----All machines hosted on AWS EC2----
3 Dedicated Masters (15 Gb Ram)
3 D/I Nodes (64 Gb Ram 30 Dedicated to Heap)
1 Network Load Balancer
We are moving our Elastic Search cluster from a hosted service to an internally managed cluster. In doing so we decided to re-architect some of our indexes into "per customer indexes" we now have approx. 500 indexes with 4 shards and 1 replica for each. I have been migrating our data from the old cluster into the new one, and I have managed to successfully migrate 1.2 billion of the 1.7 billion documents. Up until this point there were only minor issues that were easily resolved by simple script refactoring.
I cannot index any more documents without getting a "Circuit Breaking Exception". I have read all the documentation around Circuit breaking exceptions, but have not found a solution as of yet. I have set the field data cache size to 50% with the breaker limit set to 60% and the total limit set to 70%. The problem persists.

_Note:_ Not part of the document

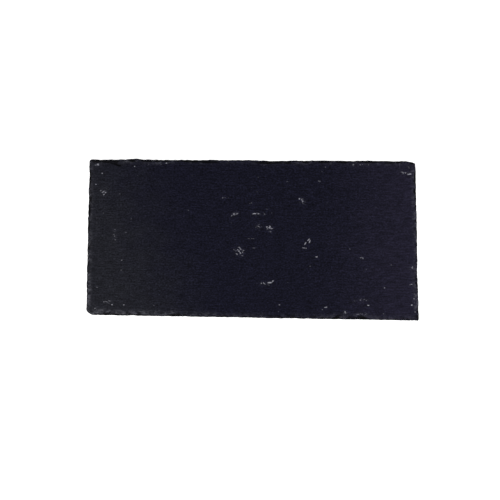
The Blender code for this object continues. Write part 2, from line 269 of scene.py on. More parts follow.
# Fresh black breaks at the rim, by side: place along the side, how far in, half length, strength.
BREAKS = {
    NEAR: (
        (-130, 0.7, 2.7, 0.95), (-121, 0.4, 5.5, 0.8), (-106, 0.5, 8.5, 0.6), (-94, 0.4, 3, 0.6),
        (-71, 0.8, 3.4, 0.95), (-65, 0.6, 2.8, 0.95), (26, 0.5, 2.3, 0.8), (39, 0.3, 5.5, 0.85),
        (64, 0.3, 2.2, 0.8), (76, 0.9, 3.6, 1.0), (101, 1.5, 3, 1.0),
    ),
    RIGHT: ((44.5, 2.1, 2.7, 0.95), (57.5, 1.5, 6.3, 0.8)),
    FAR: (
        (-111, 2.0, 3.4, 0.9), (-97, 2.3, 4.8, 1.0), (-88, 2.1, 2.7, 0.9), (-80, 1.9, 3.8, 1.0),
        (-58, 2.1, 7.3, 0.85), (-40, 2.8, 10, 1.0), (15, 3.2, 13.5, 1.0), (31, 3.1, 3.6, 0.8),
        (48, 2.5, 3.4, 0.9), (64, 2.3, 6.3, 0.9), (82, 2.2, 7, 0.95), (106, 2.1, 11.5, 0.9),
        (124, 2.6, 5, 0.95), (133, 2.0, 3.4, 0.85), (145, 3.0, 1.7, 0.8),
    ),
    LEFT: ((52.5, 1.7, 7, 0.9), (24, 1.6, 6.3, 0.9), (9, 1.4, 5.8, 0.85)),
}
MILLIMETRE = 0.001
BREAK_HALF_WIDTH = 0.0010
FLECK_SEED = 7
FLECK_HALF_LENGTHS, FLECK_HALF_WIDTHS = (0.0006, 0.0011), (0.0005, 0.0007)
FLECK_TURN = math.radians(25)  # how far a fleck is turned at most from its patch
FLECK_LEAST = 0.6  # strength of a patch's weakest fleck, as a share of the patch's own
FLECK_SPIRAL = 2.4  # turn from each fleck of a patch to the next, in radians
DUST, DUST_MARGIN = 0.2, 0.0018  # strength of the dust round a patch, and how far past it this reaches
DUSTY_PATCH = 4  # least number of flecks in a patch with dust
MARK_CORE, MARK_FADE = 0.6, 1.35  # where a mark starts to fade and is gone, as shares of its size
MARK_PATCH = 0.006  # size of the squares in which marks are looked up
MARK_TRACE = 0.24  # a mark weaker than this needs no smaller faces
MARK_CUTS = 2  # how often the faces under a mark are divided

NEAREST_SIDE = 0.0005  # a place nearer to a side than this counts as this near
SAME_HEIGHT = 1e-7  # heights closer than this are the same
LEAST_LENGTH = 1e-7  # edges shorter than this are dissolved
SHARP_EDGE = math.radians(30)
FLAT = 2 * THICKNESS  # height at which the top face is cut before it gets its relief


class SlateShape(bpy.types.PropertyGroup):
    """Sizes of the slab's fine surface."""

    edge_step: FloatProperty(
        name="Edge step",
        description="Distance between points along the chipped edge",
        default=0.00058,
        min=0.0004,
        unit="LENGTH",
    )
    top_cell: FloatProperty(
        name="Top cell",
        description="Size of the faces on the riven top face",
        default=0.0014,
        min=0.0008,
        unit="LENGTH",
    )
    underside_cell: FloatProperty(
        name="Underside cell",
        description="Size of the faces on the underside",
        default=0.0032,
        min=0.002,
        unit="LENGTH",
    )
    ragged: FloatProperty(
        name="Ragged edge",
        description="How raggedly the thin sheets are broken off round the edge",
        default=1.0,
        min=0.0,
        max=1.5,
        subtype="FACTOR",
    )
    ridge_height: FloatProperty(
        name="Ridge height",
        description="Height of the fine ridges along the grain of the top face",
        default=0.00003,
        min=0.0,
        unit="LENGTH",
    )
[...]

Maybe Helpful information:
GET _stats/_allbefore running the script and during the script (before it crashes). The text files are too large to put in here so I uploaded them to google drive. This may provide some valuable insight?
I Included the
_allsection and the
indexat this stage in the migration
The cluster is not currently in use, it is only being written to with the occasional query to check the status of the migration.
The circuit breaking exception stats that the data would be 20.9 gb which exceeds the limit of 20.9 gb. since 20.9 gb is approx. 70% of the available heap space, I believe it is the parent circuit breaker that is tripping as it defaults to 70% of heap
(for those of you familiar with python bulk api): This is the bulk helper I have used to insert the first 1.2 billion without failure
helpers.bulk(es, generator(account_id), chunk_size=100000, max_retries=3)
I have tried reducing chunk size and that did not solve it.
`[2018-03-15T00:23:54,871][WARN ][o.e.a.b.TransportShardBulkAction] [es-data-1] [[583cac778e80276912b44300-breadcrumbs_v1]] failed to perform indices:data/write/bulk[s] on replica [583cac778e80276912b$ org.elasticsearch.transport.RemoteTransportException: [es-data-2][172.31.3.107:9300][indices:data/write/bulk[s][r]] Caused by: org.elasticsearch.common.breaker.CircuitBreakingException: [parent] Data too large, data for [<transport_request>] would be [22500182661/20.9gb], which is larger than the limit of [2249976709...